Tuesday, February 24, 2009

Jesus… in Person, in the Flesh

“We declare to you what was from the beginning, what we have heard, what we have seen with our eyes, what we have looked at and touched with our hands, concerning the word of life…”
–1 John 1:1 (NRSV).

The initial verse is the jumping off point, uncharacteristic of the typical Pauline letter featuring the typical greeting. Instead, John wants us to know that Jesus was a real person, and in the same breath, God. He knew him, heard him, saw him, touched him.

John, the disciple Jesus loved most, was emphatic about his Lord.
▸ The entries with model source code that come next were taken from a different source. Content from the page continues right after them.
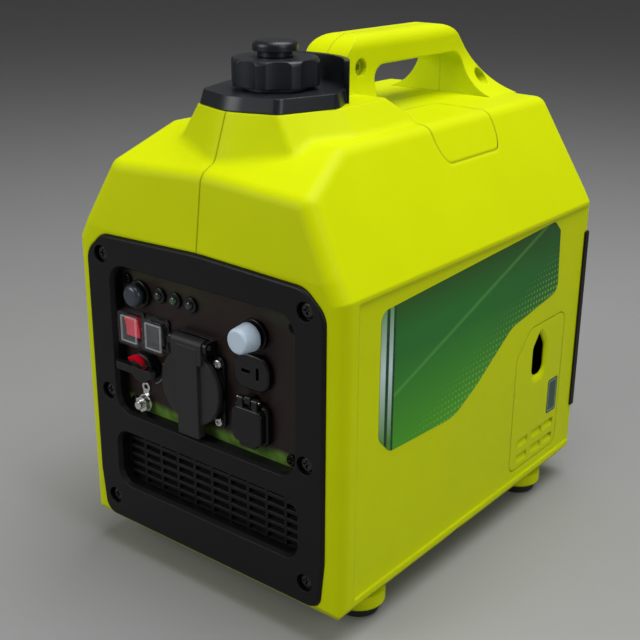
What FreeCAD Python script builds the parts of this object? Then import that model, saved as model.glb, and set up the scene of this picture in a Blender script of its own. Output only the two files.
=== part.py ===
import FreeCAD, Part
import math
import os
from FreeCAD import Vector

# Portable inverter generator: two moulded half shells around a small four-stroke
# engine, its alternator, fan, recoil starter, fuel tank and inverter.
# Millimetres.  +X is the right-hand side, -Y the control side, +Z up.
# z = 0 is the ground under the rubber feet.

# ---- overall shell --------------------------------------------------------
body_width = 224.0           # across the creases of the two side walls
shell_front = -154.0         # front face of the shells
shell_rear = 154.0           # rear face of the shells
floor_z = 14.0               # underside of the shells
chine_z = 27.0               # where the side walls turn under
chine_in = 10.0              # how far the turned-under part draws in
crease_z = 228.0             # where the side wall breaks into the slanted shoulder
roof_z = 303.0               # roof height on the centre seam
roof_edge_z = 302.0          # roof height where the shoulder starts
roof_half = 70.0             # half width of the roof
brow_z = 237.0               # foot of the leaning brow above the front panel
bonnet_front = (-148.0, 284.0)   # y, z of the bonnet's front edge on the seam
bonnet_back_y = -108.0       # where the bonnet runs into the roof
bonnet_drop = 4.0            # fall of the bonnet's front edge out to the shoulder
tail_z = 232.0               # foot of the leaning tail
tail_in = 8.0                # how far the tail leans in by roof height
wall = 3.2                   # shell wall
edge_round = 10.0            # rounding of the large outer edges
crease_round = 3.0
seam_gap = 0.5               # visible joint line between the half shells
seam_depth = 1.5
panel_step = 1.4             # side walls step in below the crease
step_front = -139.0          # the full-width corner pillar ends here
step_bottom = 31.0
cover_gap = 0.5              # joint line round lift-off covers
cover_thick = 1.7
louvre_depth = 2.6
louvre_width = 15.0
seat_gap = 0.35              # between a lift-off cover and the ledge it rests near
ledge = 4.0                  # width of the ledges behind covers
touch = 0.4                  # gap between a moving piece and its neighbours
slip = 0.05                  # radial clearance of a running fit

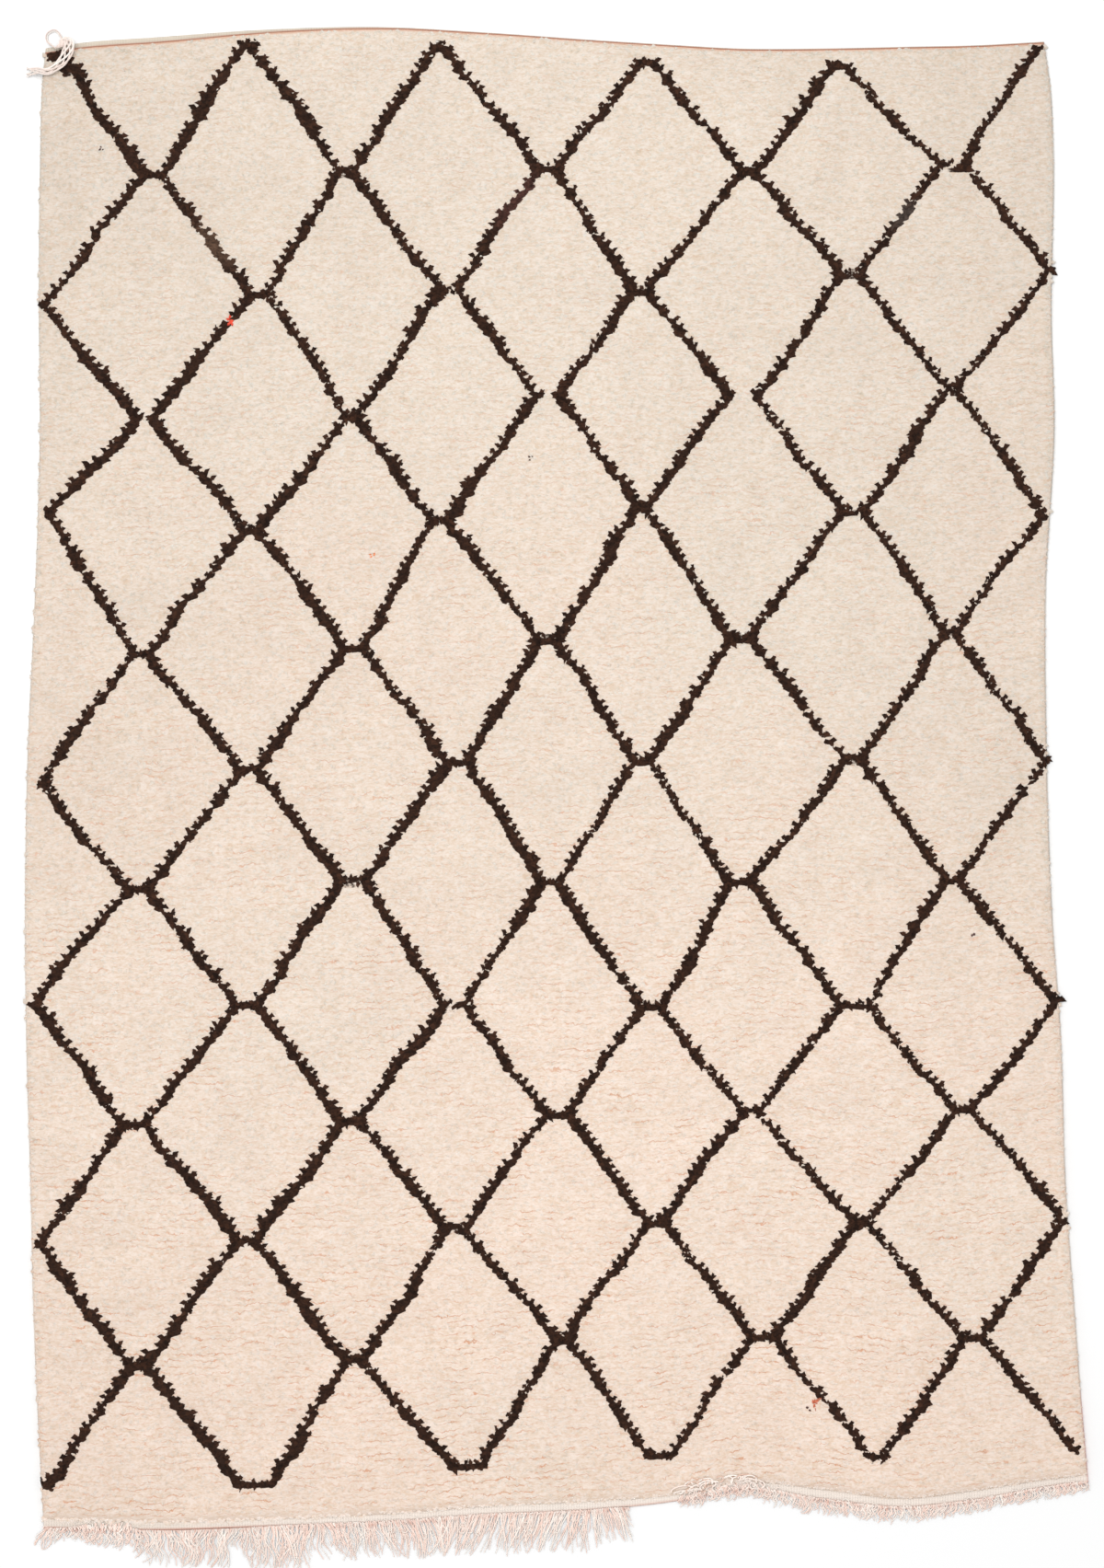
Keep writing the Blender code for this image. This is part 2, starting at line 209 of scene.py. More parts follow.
# The weaver's chart, from the top level down. Each crossing has its place across, its place along and how
# far apart its two lines stay there, in centimetres: below zero where no dark knots join them.
CHART = [
    [(-96.8, 145.5, 2.6), (-59.9, 147.1, 1.4), (-22.1, 146.9, 1.6),
     (18.4, 143.8, 2.3), (56.2, 143.1, 2.5), (95.9, 147.2, 0)],
    [(-78.1, 121.7, 3.5), (-40.5, 122.4, 2.5), (-0.9, 122.8, 3.5),
     (38.5, 122.2, 2.3), (78.3, 123.5, 4.5)],
    [(-99.4, 96.1, 0), (-57.2, 98.1, 3.2), (-20.3, 99.4, 3.4),
     (17.1, 99.0, 2.2), (58.3, 102.4, 3.2), (97.4, 103.1, 0)],
    [(-79.7, 73.8, -2.7), (-39.1, 74.3, 1.6), (-0.9, 78.7, -4.3),
     (37.4, 78.3, -5.4), (78.3, 79.7, 1.2)],
    [(-98.6, 55.4, 0), (-58.9, 52.4, 2.3), (-22.0, 54.0, 3.0),
     (17.5, 56.7, 1.2), (58.9, 55.8, 4.1), (96.3, 55.4, 0)],
    [(-80.6, 27.7, 2.8), (-38.7, 29.2, 3.3), (-0.9, 30.8, 3.6), (36.9, 31.0, 3.5), (77.9, 31.9, 2.2)],
    [(-99.9, 2.7, 0), (-59.4, 5.2, 3.1), (-18.5, 6.5, 3.5),
     (17.5, 7.2, 2.8), (59.0, 7.2, 3.0), (96.7, 6.8, 0)],
    [(-81.0, -18.2, 3.6), (-38.7, -16.6, 4.5), (-0.5, -17.1, 3.2),
     (36.5, -16.7, 4.2), (78.3, -16.2, 2.4)],
    [(-101.2, -40.1, 0), (-59.9, -40.9, 3.8), (-19.0, -40.9, 4.2),
     (19.4, -41.0, 3.8), (59.4, -40.9, 5.4), (98.8, -40.0, 0)],
    [(-81.9, -64.3, 4.7), (-39.6, -63.4, 3.2), (0.9, -62.1, 4.1),
     (39.1, -61.7, 3.1), (80.6, -61.2, 2.8)],
    [(-100.4, -87.3, 0), (-59.8, -86.9, 3.4), (-18.9, -84.6, 3.0),
     (20.3, -83.2, 3.0), (60.3, -83.2, 1.8), (100.1, -82.8, 0)],
    [(-81.0, -111.2, 2.6), (-38.7, -110.3, 3.2), (1.9, -105.8, 1.8),
     (41.4, -105.7, 3.8), (82.4, -105.7, 3.3)],
    [(-98.6, -134.6, 0), (-58.1, -134.5, 6.0), (-16.7, -130.9, 5.2),
     (20.9, -128.9, 4.4), (63.5, -129.4, 2.6), (102.6, -127.8, 0)],
]
# Where the dark knots clump at the lines' ends: place across, place along, and half the width and length
CLUMPS = np.array([
    (-97.2, 144.9, 1.7, 1.4),
    (-95.1, 142.4, 1.4, 1.3),
    (-58.8, 147.2, 1.3, 1.0),
    (96.7, 6.8, 1.0, 1.0),
    (-98.7, -134.6, 1.6, 1.3),
    (-96.4, -132.4, 1.5, 1.3),
]) / 100 - (*ORIGIN, 0, 0)
# The lines' width at the rug's middle and its change across, how far they sway and shift from row to row,
# and how far they go on past their crossings
LINE_WIDTH = 0.0207
LINE_SLOPE = -0.0030
THINNEST = 0.0105
LINE_SWAY = 0.0090
ROW_SHIFT = 0.0045
PAST_CROSSING = 0.004
# How far apart the rows of knots are, and how tall a bar between two lines is
ROW_STEP = 0.0131
BAR_HEIGHT = 0.017
# Each line's noise is read this far from the one before, and locks are numbered up to this many
LINE_KEY = 7.31
LOCK_NUMBERS = 997

# Where the dark wool has faded: place, reach and colour
FADED = [
    (-0.660, 1.085, 0.065, (84, 65, 53)),
    (-0.060, 1.165, 0.080, (72, 46, 42)),
    (0.700, 1.130, 0.045, (76, 68, 64)),
]
# Stray tufts of other wool: place, reach and colour
STRAYS = [
    (-0.628, 0.930, 0.0080, (205, 78, 60)),
    (-0.351, 0.470, 0.0045, (214, 132, 92)),
    (0.516, -1.189, 0.0085, (185, 104, 80)),
    (0.500, -1.200, 0.0045, (70, 38, 34)),
    (-0.882, 1.267, 0.0040, (70, 50, 46)),
    (-0.041, 0.661, 0.0045, (72, 54, 50)),
    (0.821, -0.270, 0.0045, (90, 66, 66)),
]


def linear(red, green, blue):
    """A colour of 0 to 255 as the render's linear light."""
    share = np.array([red, green, blue]) / 255
    return np.where(share <= 0.04045, share / 12.92, ((share + 0.055) / 1.055) ** 2.4)


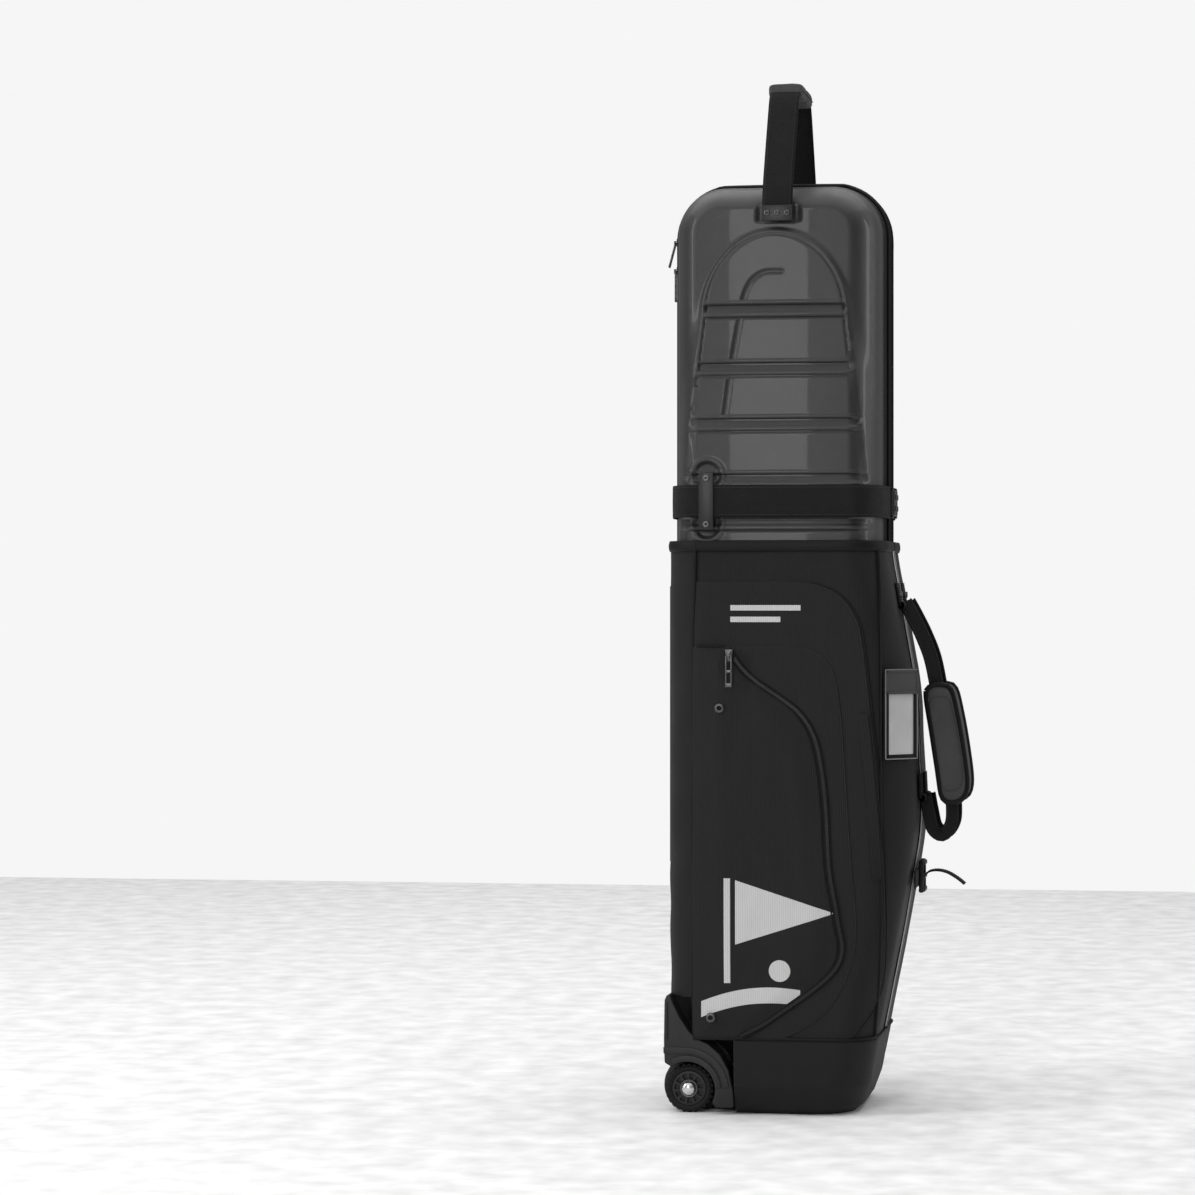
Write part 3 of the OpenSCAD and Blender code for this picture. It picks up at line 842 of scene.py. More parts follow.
def layer_out(edge, top, height):
    def out(s, z):
        rim = min(edge(z) - s, top - z, z - BOOT_TOP + 4)
        return base_out(s, z) + height * rounded_edge(rim + 0.2, 5) + 0.8 * ease(rim / 60)
    return out


def pocket_out(s, z):
    rim = min(zip_edge(z) - s, s - SEAM_BACK - 3, 652 - z, z - 106)
    puff = ease(rim / 42) * (4.2 + wrinkle(s, z, 60, 2.2) + wrinkle(s, z + 300, 30, 0.9))
    return base_out(s, z) + 4.2 + 1.2 * rounded_edge(rim, 5) + puff - 1.0


def side_panel(side, far):
    bm = sheet_piece(lambda z: SEAM_BACK, lambda z: SEAM_FRONT, BOOT_TOP, PANEL_TOP, 4, base_out)
    thicken(write(f"{side} side panel", bm, PLAIN, far=far, fold=not far,
                  replaces=[f"side_panel_{side}"]), 1.5)
    bm = sheet_piece(lambda z: SEAM_BACK, edge_1, BOOT_TOP, 741, 3, layer_out(edge_1, 741, 1.6))
    thicken(write(f"{side} upper panel", bm, PLAIN if far else PANEL, far=far,
                  fold=not far), 1.0)
    bm = sheet_piece(lambda z: SEAM_BACK, edge_2, BOOT_TOP + 2, 652, 3, layer_out(edge_2, 652, 3.4))
    thicken(write(f"{side} lower panel", bm, POCKET_PLAIN, far=far), 1.0)


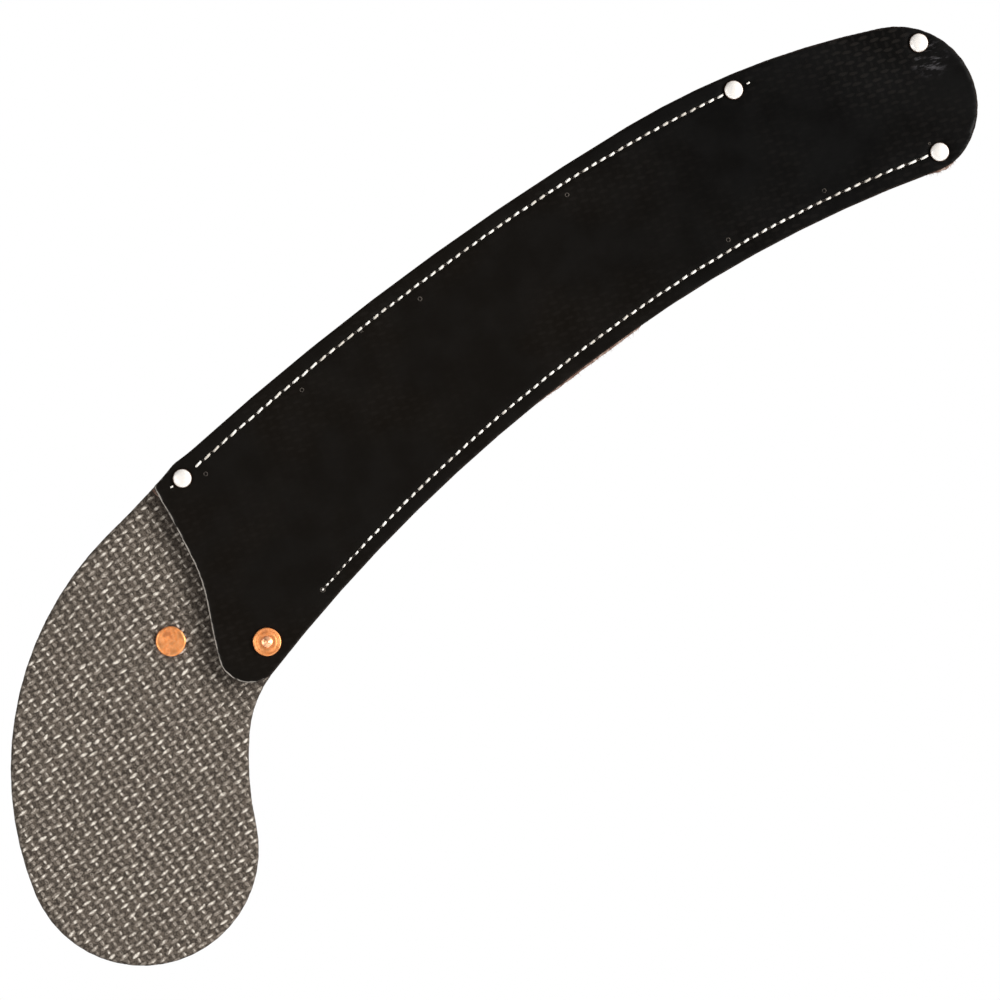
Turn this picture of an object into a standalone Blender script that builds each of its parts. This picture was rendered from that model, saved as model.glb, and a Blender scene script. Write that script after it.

He describes with power the basis of Jesus being the Deity through his gospel; and the message contained in 1 John (the letter) is somewhat like Hebrews as John tries to mix doctrine with practical living exhortations.[1]

Imagine painting this image of Jesus and the nature of his faith to these errant believers in an age where false doctrine was rife. That mightn’t be so hard to imagine because it would be no different today really. John the evangel speaks God-breathed words and sentences, beginning at the beginning at the rawest of facts. ‘He lived... (God in) Jesus lived with us,’ he says.

The ‘Word of life’[2] is both Jesus and the gospel teaching method and message.[3] John uses the same technique for describing Jesus and his teaching in his gospel, in fact, no less than four times in the first fourteen verses. The ‘Word of life’ was ... i.e. in existence, before anything else was; in other words, before Creation.

These simple facts brought to us in the very first verse of this ancient letter describe something we should be in an ‘astonished awe’ about, as A.W. Tozer might have put it. Undeniable, inscrutable, uncontainable… and more!

Copyright © 2009, S. J. Wickham. All Rights Reserved Worldwide.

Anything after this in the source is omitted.